[WHAT NEEDS TO BE DONE]
Print the full listing exactly.

— start —

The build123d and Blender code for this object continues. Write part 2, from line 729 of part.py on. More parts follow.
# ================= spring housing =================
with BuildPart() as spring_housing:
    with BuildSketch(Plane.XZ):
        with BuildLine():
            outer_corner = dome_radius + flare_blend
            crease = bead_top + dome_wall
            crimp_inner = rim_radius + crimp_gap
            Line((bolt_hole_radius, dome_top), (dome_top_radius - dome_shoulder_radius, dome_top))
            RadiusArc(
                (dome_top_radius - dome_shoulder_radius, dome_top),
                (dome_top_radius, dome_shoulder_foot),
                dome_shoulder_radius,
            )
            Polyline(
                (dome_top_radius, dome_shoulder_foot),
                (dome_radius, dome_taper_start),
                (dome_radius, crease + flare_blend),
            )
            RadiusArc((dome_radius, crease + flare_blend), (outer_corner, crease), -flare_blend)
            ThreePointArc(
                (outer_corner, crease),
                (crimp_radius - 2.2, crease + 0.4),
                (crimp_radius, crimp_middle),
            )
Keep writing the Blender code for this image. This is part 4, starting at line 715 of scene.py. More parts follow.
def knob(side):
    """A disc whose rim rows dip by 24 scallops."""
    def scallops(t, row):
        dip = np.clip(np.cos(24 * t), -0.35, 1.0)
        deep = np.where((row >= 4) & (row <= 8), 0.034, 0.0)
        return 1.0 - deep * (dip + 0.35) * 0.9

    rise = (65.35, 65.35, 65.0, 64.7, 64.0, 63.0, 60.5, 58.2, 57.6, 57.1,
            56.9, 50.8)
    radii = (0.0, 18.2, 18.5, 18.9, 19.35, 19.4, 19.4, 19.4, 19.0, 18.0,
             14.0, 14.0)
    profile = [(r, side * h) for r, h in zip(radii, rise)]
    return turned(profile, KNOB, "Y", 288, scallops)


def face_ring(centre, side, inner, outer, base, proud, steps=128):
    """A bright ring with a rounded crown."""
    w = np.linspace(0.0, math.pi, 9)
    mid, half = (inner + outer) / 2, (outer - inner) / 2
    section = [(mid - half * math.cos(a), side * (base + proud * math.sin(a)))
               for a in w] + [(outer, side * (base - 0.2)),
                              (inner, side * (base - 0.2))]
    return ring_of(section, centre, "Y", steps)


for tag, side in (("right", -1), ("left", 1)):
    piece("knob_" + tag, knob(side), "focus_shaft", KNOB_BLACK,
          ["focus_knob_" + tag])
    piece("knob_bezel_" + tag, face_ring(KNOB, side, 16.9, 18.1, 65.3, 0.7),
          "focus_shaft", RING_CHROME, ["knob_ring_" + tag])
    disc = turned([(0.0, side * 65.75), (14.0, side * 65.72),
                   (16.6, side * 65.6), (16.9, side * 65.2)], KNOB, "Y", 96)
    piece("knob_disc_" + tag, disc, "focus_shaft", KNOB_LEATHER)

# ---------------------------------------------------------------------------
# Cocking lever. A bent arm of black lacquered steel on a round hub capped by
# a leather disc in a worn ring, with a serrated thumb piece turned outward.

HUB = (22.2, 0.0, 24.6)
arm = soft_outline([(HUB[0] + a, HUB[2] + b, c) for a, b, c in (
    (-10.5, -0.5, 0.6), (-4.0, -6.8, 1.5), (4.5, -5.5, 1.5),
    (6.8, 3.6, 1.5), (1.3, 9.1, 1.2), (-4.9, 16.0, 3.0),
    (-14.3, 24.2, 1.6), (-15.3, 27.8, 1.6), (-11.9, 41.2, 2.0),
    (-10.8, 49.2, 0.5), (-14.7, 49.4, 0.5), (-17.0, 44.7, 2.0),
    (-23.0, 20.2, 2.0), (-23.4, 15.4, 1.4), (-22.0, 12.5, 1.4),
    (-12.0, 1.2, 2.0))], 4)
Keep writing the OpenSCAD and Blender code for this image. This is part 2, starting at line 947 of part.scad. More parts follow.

— end —

[THE ANSWER]
The build123d and Blender code for this object continues. Write part 2, from line 729 of part.py on. More parts follow.
# ================= spring housing =================
with BuildPart() as spring_housing:
    with BuildSketch(Plane.XZ):
        with BuildLine():
            outer_corner = dome_radius + flare_blend
            crease = bead_top + dome_wall
            crimp_inner = rim_radius + crimp_gap
            Line((bolt_hole_radius, dome_top), (dome_top_radius - dome_shoulder_radius, dome_top))
            RadiusArc(
                (dome_top_radius - dome_shoulder_radius, dome_top),
                (dome_top_radius, dome_shoulder_foot),
                dome_shoulder_radius,
            )
            Polyline(
                (dome_top_radius, dome_shoulder_foot),
                (dome_radius, dome_taper_start),
                (dome_radius, crease + flare_blend),
            )
            RadiusArc((dome_radius, crease + flare_blend), (outer_corner, crease), -flare_blend)
            ThreePointArc(
                (outer_corner, crease),
                (crimp_radius - 2.2, crease + 0.4),
                (crimp_radius, crimp_middle),
            )
Keep writing the Blender code for this image. This is part 4, starting at line 715 of scene.py. More parts follow.
def knob(side):
    """A disc whose rim rows dip by 24 scallops."""
    def scallops(t, row):
        dip = np.clip(np.cos(24 * t), -0.35, 1.0)
        deep = np.where((row >= 4) & (row <= 8), 0.034, 0.0)
        return 1.0 - deep * (dip + 0.35) * 0.9

    rise = (65.35, 65.35, 65.0, 64.7, 64.0, 63.0, 60.5, 58.2, 57.6, 57.1,
            56.9, 50.8)
    radii = (0.0, 18.2, 18.5, 18.9, 19.35, 19.4, 19.4, 19.4, 19.0, 18.0,
             14.0, 14.0)
    profile = [(r, side * h) for r, h in zip(radii, rise)]
    return turned(profile, KNOB, "Y", 288, scallops)


def face_ring(centre, side, inner, outer, base, proud, steps=128):
    """A bright ring with a rounded crown."""
    w = np.linspace(0.0, math.pi, 9)
    mid, half = (inner + outer) / 2, (outer - inner) / 2
    section = [(mid - half * math.cos(a), side * (base + proud * math.sin(a)))
               for a in w] + [(outer, side * (base - 0.2)),
                              (inner, side * (base - 0.2))]
    return ring_of(section, centre, "Y", steps)


for tag, side in (("right", -1), ("left", 1)):
    piece("knob_" + tag, knob(side), "focus_shaft", KNOB_BLACK,
          ["focus_knob_" + tag])
    piece("knob_bezel_" + tag, face_ring(KNOB, side, 16.9, 18.1, 65.3, 0.7),
          "focus_shaft", RING_CHROME, ["knob_ring_" + tag])
    disc = turned([(0.0, side * 65.75), (14.0, side * 65.72),
                   (16.6, side * 65.6), (16.9, side * 65.2)], KNOB, "Y", 96)
    piece("knob_disc_" + tag, disc, "focus_shaft", KNOB_LEATHER)

# ---------------------------------------------------------------------------
# Cocking lever. A bent arm of black lacquered steel on a round hub capped by
# a leather disc in a worn ring, with a serrated thumb piece turned outward.

HUB = (22.2, 0.0, 24.6)
arm = soft_outline([(HUB[0] + a, HUB[2] + b, c) for a, b, c in (
    (-10.5, -0.5, 0.6), (-4.0, -6.8, 1.5), (4.5, -5.5, 1.5),
    (6.8, 3.6, 1.5), (1.3, 9.1, 1.2), (-4.9, 16.0, 3.0),
    (-14.3, 24.2, 1.6), (-15.3, 27.8, 1.6), (-11.9, 41.2, 2.0),
    (-10.8, 49.2, 0.5), (-14.7, 49.4, 0.5), (-17.0, 44.7, 2.0),
    (-23.0, 20.2, 2.0), (-23.4, 15.4, 1.4), (-22.0, 12.5, 1.4),
    (-12.0, 1.2, 2.0))], 4)
Keep writing the OpenSCAD and Blender code for this image. This is part 2, starting at line 947 of part.scad. More parts follow.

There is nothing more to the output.